Les enseignantes et enseignants, de leur côté, qui mettent en garde contre l’improvisation, qui rappellent que nombre de questions pratiques restent dramatiquement sans réponses – quelles pratiques devront être changées ? comment et qui recrutera-t-on pour cet enseignement ? et ainsi de suite – ont bien raison de s’inquiéter. Comment se peut-il que le MELS n’ait pas prévu tout cela et donne, une fois de plus, ce désolant spectacle d’improvisation qui rogne encore plus son autorité technique d’institution ?

Reste cette autorité que j’ai appelée politique et philosophique.
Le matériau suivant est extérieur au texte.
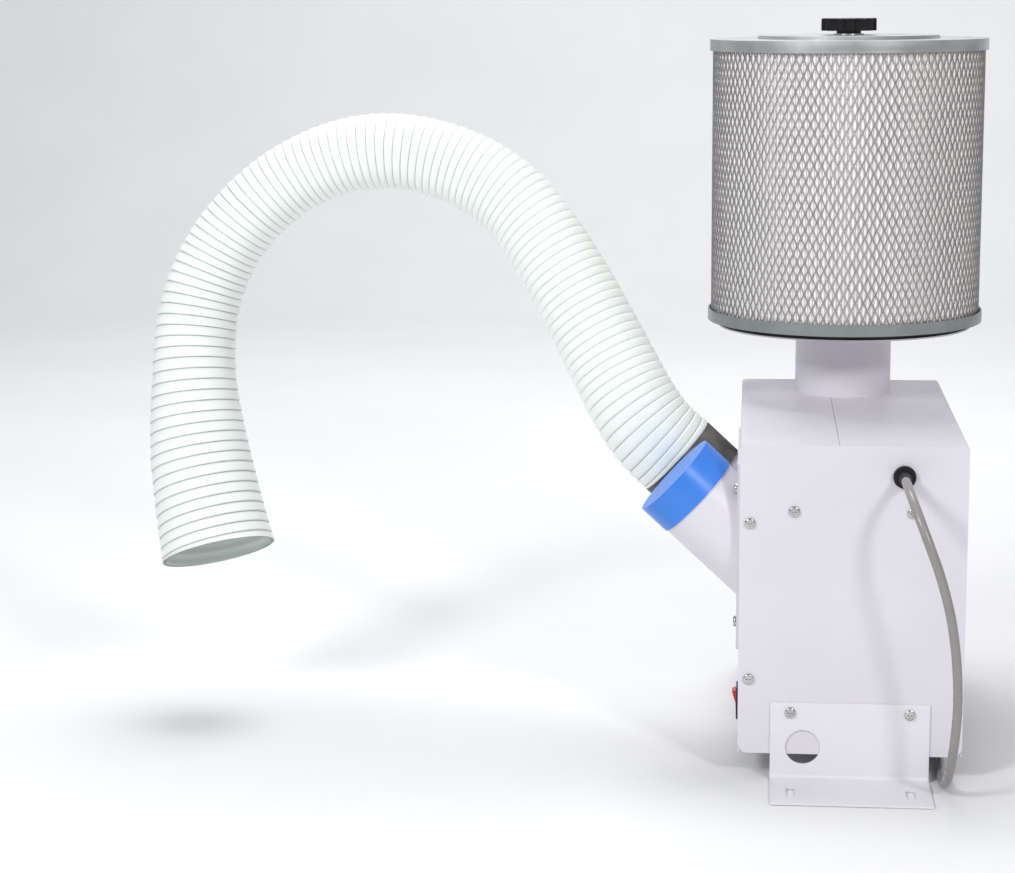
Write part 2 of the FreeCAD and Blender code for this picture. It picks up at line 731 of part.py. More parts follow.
def switch_bezel():
    """Snap-in frame and body, open at the front for the rocker."""
    y, z = SWITCH_Y, SWITCH_Z
    frame = box(-HALF_W - 2, -HALF_W, y - 11.5, y + 11.5, z - 16.5, z + 16.5)
    frame = rounded(frame, 1.2, lambda a, b: a.x < -HALF_W - 1.9 and b.x < -HALF_W - 1.9)
    body = box(-HALF_W, -HALF_W + 24, y - 9.5, y + 9.5, z - 14, z + 14)
    opening = box(-HALF_W - 3, -HALF_W + 16, y - 7, y + 7, z - 13.3, z + 13.3)
    pin_bores = rod(1.25, V(-HALF_W + 1, y - 9, z), Y_AXIS, 18)
    tabs = [box(-HALF_W + 24, -HALF_W + 33, y - 3, y + 3, z + s * 8 - 0.4, z + s * 8 + 0.4) for s in (-1, 0, 1)]
    return joined(frame, body, *tabs).cut([opening, pin_bores])


def switch_rocker():
    """Rocker on a pivot pin, its upper end out."""
    radius, half_width, front, end = 12.8, 6.7, 3.6, 5.4
    disc = rod(radius, V(0, -half_width, 0), Y_AXIS, 2 * half_width)
    outline = [V(-front, -half_width, 0), V(-end, -half_width, 14), V(8, -half_width, 14),
               V(8, -half_width, -14), V(-end, -half_width, -14)]
    rocker = disc.common(prism(outline, V(0, 2 * half_width, 0)))
    pin = rod(1.2, V(0, -8.8, 0), Y_AXIS, 17.6)
    rocker = joined(rocker, pin).rotated(V(0, 0, 0), Y_AXIS, -ROCKER_TILT)
    return rocker.translated(V(-HALF_W + 1, SWITCH_Y, SWITCH_Z))


# Power cord

def cord_bushing():
    """Strain relief: barrel through the panel, round flange and tapered nose."""
    outward = V(0, -1, 0)
    barrel = rod(BUSHING_BARREL_R, V(BUSHING_X, -HALF_D + 9, BUSHING_Z), outward, 9)
    flange = rod(10.75, V(BUSHING_X, -HALF_D, BUSHING_Z), outward, 4.5)
    nose = Part.makeCone(6.8, 5.3, BUSHING_LENGTH - 4.5, V(BUSHING_X, -HALF_D - 4.5, BUSHING_Z), outward)
    return joined(barrel, flange, nose)


def cord_tube(route, name):
    """Straight runs joined by tangent arcs, as large as the runs beside them allow."""
    points = [V(*p) for p in route]
    edges = []
    radii = []
    start = points[0]
    for before, corner, after in zip(points, points[1:], points[2:]):
        arriving = (corner - before).normalize()
        leaving = (after - corner).normalize()
        turn = arriving.getAngle(leaving)
        trim = 0.45 * min((corner - before).Length, (after - corner).Length)
        radius = trim / math.tan(turn / 2)
        radii.append(round(radius))
        first = corner - arriving * trim
        last = corner + leaving * trim
        inward = (leaving - arriving).normalize()
        middle = corner + inward * (radius / math.cos(turn / 2) - radius)
        edges.append(Part.LineSegment(start, first).toShape())
        edges.append(Part.Arc(first, middle, last).toShape())
        start = last
    edges.append(Part.LineSegment(start, points[-1]).toShape())
    path = Part.Wire(edges)
    direction = (points[1] - points[0]).normalize()
    section = Part.Wire([Part.makeCircle(CORD_R, points[0], direction)])
    tube = path.makePipeShell([section], True, False)
    expected = math.pi * CORD_R ** 2 * path.Length
    print(f"{name}: length {path.Length:.0f}, arc radii {radii}, volume ratio {tube.Volume / expected:.4f}")
    return tube


def cord_coil():
    half = 2 * CORD_R
    return ring(COIL_R + half, COIL_R - half, V(COIL_X, COIL_Y, 0), Z_AXIS, 2 * half)


def plug_direction():
    return (V(*PLUG_LEAD[-1]) - V(*PLUG_LEAD[-2])).normalize()


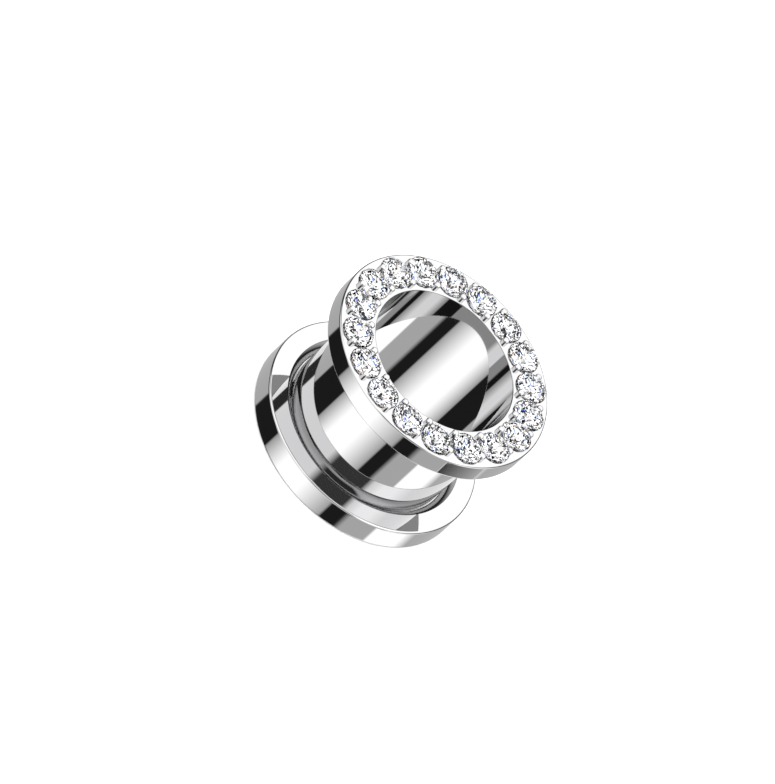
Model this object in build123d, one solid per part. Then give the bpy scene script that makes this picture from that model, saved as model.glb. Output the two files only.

Est-il nécessaire de rappeler à quel point est sensible la question de la langue au Québec ? Il n’y a guère ici de consensus large entre ceux et celles qui rappellent l’importance de l’anglais (et même d’une troisième langue) et les personnes qui soulignent à quel point le français est menacé ici ; le dialogue entre ces deux parties, s’il existe, en est un de sourds.

Je pense que ces trois séries de problèmes sont récurrents en éducation chez nous et qu’ils expliquent, en partie, ces incessants et parfois obscurs conflits idéologiques qu’on y retrouve constamment. On ne peut guère agir sur le troisième  : l’autorité philosophique et politique ne se commande pas. Mais on peut agir sur les deux premiers types d’autorité, les acquérir et les déployer. Ils dessinent conjointement un horizon de responsabilités qui vont avec l’autorité d’éduquer.

Je vous laisserai le soin de conclure et de déterminer ce que cela peut signifier…


[1L. Collins et al., « Time and the Distribution of Time in L2 Instruction », Tesol Quaterly, vol. 33, no 4, hiver 1999, p. 655.